>>>

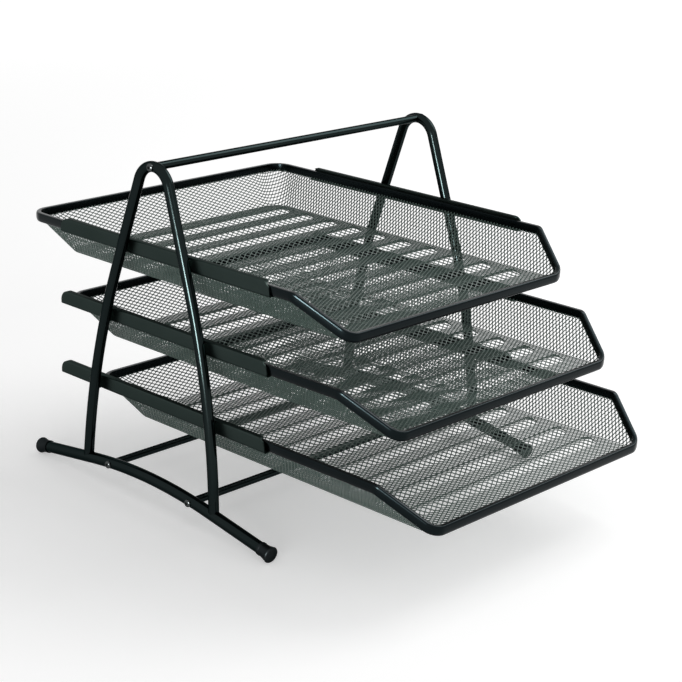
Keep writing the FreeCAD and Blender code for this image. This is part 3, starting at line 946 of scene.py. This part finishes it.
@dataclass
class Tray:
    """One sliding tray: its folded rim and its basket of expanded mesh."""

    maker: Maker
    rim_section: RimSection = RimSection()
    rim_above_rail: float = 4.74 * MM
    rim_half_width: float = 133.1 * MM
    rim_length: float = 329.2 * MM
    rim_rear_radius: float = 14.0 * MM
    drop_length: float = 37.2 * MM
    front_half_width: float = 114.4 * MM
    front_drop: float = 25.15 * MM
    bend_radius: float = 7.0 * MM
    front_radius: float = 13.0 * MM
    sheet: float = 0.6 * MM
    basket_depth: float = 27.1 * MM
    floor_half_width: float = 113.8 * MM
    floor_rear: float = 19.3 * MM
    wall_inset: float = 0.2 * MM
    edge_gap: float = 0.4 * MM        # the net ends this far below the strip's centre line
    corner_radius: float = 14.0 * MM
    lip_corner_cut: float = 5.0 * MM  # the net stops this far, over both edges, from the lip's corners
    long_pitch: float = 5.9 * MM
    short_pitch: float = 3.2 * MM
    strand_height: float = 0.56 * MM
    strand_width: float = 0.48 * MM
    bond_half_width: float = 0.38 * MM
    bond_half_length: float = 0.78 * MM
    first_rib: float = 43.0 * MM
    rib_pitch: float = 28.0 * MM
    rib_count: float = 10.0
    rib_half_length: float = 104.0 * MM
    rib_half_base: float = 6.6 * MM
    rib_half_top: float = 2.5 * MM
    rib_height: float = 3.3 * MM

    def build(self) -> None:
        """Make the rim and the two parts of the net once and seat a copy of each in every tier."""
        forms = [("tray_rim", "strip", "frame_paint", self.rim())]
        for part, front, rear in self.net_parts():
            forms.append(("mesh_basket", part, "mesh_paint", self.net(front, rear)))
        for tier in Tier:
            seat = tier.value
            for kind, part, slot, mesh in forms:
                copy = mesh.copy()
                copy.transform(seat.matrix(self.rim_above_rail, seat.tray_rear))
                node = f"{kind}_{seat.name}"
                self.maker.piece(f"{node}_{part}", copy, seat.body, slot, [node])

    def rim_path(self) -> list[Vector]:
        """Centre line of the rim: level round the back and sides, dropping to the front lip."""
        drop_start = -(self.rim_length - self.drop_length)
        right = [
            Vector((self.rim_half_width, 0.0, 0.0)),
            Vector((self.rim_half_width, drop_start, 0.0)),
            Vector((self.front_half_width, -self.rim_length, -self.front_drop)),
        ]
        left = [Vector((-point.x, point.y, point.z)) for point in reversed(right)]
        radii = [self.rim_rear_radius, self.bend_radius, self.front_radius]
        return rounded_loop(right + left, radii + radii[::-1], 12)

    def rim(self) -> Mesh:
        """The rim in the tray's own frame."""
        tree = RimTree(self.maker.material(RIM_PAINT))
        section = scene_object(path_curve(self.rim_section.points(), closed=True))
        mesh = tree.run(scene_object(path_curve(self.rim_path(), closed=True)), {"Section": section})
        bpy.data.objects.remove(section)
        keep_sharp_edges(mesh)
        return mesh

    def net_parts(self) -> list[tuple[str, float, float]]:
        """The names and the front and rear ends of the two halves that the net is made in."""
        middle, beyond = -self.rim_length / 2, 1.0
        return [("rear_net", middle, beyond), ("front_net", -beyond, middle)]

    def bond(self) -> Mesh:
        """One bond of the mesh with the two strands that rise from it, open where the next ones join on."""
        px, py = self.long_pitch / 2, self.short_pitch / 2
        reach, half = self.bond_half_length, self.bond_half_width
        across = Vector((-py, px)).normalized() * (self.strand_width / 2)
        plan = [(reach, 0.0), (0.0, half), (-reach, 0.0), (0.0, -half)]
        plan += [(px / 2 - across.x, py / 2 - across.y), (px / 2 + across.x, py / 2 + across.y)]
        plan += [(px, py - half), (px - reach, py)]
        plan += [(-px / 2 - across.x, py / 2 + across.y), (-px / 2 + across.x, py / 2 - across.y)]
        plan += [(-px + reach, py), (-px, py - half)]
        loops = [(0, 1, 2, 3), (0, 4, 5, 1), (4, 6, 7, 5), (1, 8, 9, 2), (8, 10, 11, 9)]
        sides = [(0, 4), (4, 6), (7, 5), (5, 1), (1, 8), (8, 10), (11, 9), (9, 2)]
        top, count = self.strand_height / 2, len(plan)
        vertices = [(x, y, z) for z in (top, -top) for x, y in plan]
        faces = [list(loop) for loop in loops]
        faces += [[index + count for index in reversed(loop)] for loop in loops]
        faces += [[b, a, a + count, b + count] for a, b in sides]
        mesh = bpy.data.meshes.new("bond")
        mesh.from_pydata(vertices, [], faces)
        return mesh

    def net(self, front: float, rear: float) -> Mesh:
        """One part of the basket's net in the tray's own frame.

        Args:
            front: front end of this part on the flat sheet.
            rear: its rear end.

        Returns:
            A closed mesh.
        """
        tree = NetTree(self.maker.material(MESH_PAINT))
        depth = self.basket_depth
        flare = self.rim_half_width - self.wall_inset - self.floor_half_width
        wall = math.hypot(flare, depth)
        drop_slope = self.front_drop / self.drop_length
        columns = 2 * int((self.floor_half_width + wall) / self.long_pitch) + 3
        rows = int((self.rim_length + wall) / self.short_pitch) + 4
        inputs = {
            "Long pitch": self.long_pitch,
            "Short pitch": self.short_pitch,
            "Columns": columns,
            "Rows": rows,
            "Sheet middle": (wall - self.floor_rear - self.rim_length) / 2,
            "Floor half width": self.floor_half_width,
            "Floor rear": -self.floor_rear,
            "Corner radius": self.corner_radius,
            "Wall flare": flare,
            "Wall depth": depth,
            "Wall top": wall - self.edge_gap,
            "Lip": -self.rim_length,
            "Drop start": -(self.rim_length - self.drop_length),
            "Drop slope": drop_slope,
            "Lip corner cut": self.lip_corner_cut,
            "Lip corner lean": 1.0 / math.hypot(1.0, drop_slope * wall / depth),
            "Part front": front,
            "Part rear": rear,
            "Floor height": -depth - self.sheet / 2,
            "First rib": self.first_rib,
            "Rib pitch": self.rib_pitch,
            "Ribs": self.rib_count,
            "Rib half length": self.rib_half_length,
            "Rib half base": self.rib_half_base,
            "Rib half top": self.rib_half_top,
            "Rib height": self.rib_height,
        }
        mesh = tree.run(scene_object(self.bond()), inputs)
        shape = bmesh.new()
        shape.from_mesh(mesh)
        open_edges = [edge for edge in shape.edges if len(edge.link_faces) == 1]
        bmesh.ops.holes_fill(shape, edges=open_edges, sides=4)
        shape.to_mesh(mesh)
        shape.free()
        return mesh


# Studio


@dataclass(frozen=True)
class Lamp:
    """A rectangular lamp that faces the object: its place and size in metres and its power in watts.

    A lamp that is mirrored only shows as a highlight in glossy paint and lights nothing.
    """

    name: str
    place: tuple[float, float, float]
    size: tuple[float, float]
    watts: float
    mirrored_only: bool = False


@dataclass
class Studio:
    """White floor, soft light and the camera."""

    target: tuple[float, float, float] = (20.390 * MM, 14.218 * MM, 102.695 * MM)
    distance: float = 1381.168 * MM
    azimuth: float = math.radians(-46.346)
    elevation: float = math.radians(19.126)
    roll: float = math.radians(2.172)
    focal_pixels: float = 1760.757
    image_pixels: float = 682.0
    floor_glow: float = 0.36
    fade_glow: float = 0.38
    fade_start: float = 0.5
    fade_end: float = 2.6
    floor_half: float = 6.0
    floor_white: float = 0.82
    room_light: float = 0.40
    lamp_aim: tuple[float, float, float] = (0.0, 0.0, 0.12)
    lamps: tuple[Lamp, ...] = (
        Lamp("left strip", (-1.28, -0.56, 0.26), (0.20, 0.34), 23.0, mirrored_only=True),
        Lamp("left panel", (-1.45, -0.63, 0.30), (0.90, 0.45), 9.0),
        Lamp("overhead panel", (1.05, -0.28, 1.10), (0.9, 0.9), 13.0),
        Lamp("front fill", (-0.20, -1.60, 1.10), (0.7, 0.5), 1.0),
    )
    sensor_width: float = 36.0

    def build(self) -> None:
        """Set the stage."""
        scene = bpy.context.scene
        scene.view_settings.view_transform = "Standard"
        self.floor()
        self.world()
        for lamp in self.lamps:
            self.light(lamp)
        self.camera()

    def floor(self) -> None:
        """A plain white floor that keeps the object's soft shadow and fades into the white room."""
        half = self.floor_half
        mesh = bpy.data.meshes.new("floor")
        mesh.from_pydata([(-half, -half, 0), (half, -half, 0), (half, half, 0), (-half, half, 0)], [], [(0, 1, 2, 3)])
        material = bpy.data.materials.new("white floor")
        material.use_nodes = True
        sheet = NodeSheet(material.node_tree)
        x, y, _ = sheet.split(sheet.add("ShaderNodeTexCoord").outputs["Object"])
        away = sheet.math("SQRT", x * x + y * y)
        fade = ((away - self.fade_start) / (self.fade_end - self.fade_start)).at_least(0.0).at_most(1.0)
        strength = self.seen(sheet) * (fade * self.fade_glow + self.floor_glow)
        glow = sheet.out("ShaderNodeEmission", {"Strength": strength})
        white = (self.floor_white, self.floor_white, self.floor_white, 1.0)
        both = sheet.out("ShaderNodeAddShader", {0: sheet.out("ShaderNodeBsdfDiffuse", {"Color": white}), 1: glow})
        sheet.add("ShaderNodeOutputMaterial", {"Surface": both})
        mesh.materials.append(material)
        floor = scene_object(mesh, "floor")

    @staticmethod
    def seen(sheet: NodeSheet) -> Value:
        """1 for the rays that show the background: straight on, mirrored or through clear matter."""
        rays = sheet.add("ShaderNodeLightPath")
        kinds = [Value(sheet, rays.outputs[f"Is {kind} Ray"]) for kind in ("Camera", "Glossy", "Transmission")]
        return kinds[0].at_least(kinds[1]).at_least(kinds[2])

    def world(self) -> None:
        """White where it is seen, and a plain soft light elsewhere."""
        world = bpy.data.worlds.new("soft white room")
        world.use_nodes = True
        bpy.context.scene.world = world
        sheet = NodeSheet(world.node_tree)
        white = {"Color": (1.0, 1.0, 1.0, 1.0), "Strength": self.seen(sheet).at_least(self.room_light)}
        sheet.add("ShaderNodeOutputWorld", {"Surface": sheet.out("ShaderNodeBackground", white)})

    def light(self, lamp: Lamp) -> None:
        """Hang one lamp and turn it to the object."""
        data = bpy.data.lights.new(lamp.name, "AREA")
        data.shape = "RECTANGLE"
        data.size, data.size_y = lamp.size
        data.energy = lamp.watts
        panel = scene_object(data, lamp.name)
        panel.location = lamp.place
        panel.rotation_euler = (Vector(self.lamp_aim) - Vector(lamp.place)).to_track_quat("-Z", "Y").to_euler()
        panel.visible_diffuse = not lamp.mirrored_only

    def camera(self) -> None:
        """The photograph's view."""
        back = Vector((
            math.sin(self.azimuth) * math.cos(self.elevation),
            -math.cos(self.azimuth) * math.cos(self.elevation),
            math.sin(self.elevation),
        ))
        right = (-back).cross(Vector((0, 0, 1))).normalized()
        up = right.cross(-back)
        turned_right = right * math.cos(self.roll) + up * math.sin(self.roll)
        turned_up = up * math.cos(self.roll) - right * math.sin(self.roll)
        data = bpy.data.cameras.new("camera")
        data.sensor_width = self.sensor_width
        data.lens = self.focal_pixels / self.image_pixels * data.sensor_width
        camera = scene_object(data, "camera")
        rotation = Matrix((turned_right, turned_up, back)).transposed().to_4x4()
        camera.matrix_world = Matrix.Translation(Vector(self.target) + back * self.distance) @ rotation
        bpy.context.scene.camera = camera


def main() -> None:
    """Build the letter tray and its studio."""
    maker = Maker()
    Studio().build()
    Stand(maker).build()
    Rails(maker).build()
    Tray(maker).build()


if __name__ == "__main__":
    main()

<<<

Copy out only the lines running from the beginning of the data to the line with "rib_height: float = 3.3 * MM", both ends included.

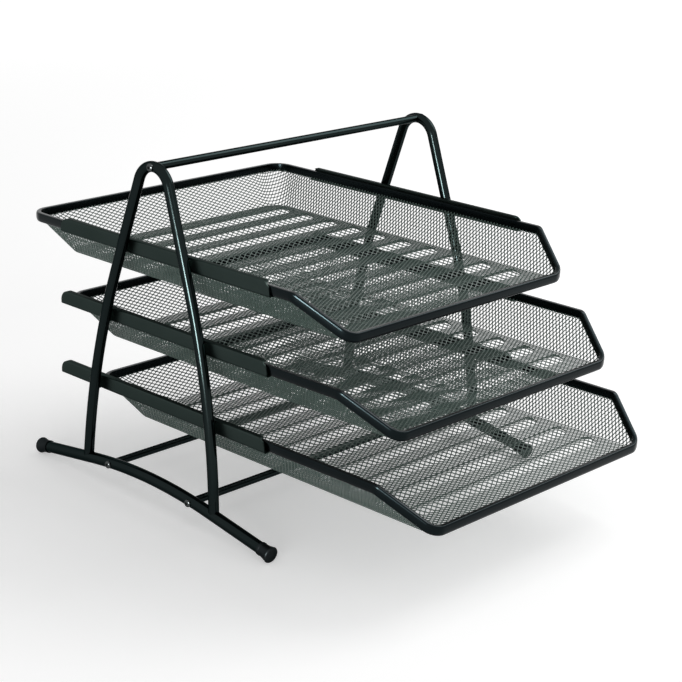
Keep writing the FreeCAD and Blender code for this image. This is part 3, starting at line 946 of scene.py. This part finishes it.
@dataclass
class Tray:
    """One sliding tray: its folded rim and its basket of expanded mesh."""

    maker: Maker
    rim_section: RimSection = RimSection()
    rim_above_rail: float = 4.74 * MM
    rim_half_width: float = 133.1 * MM
    rim_length: float = 329.2 * MM
    rim_rear_radius: float = 14.0 * MM
    drop_length: float = 37.2 * MM
    front_half_width: float = 114.4 * MM
    front_drop: float = 25.15 * MM
    bend_radius: float = 7.0 * MM
    front_radius: float = 13.0 * MM
    sheet: float = 0.6 * MM
    basket_depth: float = 27.1 * MM
    floor_half_width: float = 113.8 * MM
    floor_rear: float = 19.3 * MM
    wall_inset: float = 0.2 * MM
    edge_gap: float = 0.4 * MM        # the net ends this far below the strip's centre line
    corner_radius: float = 14.0 * MM
    lip_corner_cut: float = 5.0 * MM  # the net stops this far, over both edges, from the lip's corners
    long_pitch: float = 5.9 * MM
    short_pitch: float = 3.2 * MM
    strand_height: float = 0.56 * MM
    strand_width: float = 0.48 * MM
    bond_half_width: float = 0.38 * MM
    bond_half_length: float = 0.78 * MM
    first_rib: float = 43.0 * MM
    rib_pitch: float = 28.0 * MM
    rib_count: float = 10.0
    rib_half_length: float = 104.0 * MM
    rib_half_base: float = 6.6 * MM
    rib_half_top: float = 2.5 * MM
    rib_height: float = 3.3 * MM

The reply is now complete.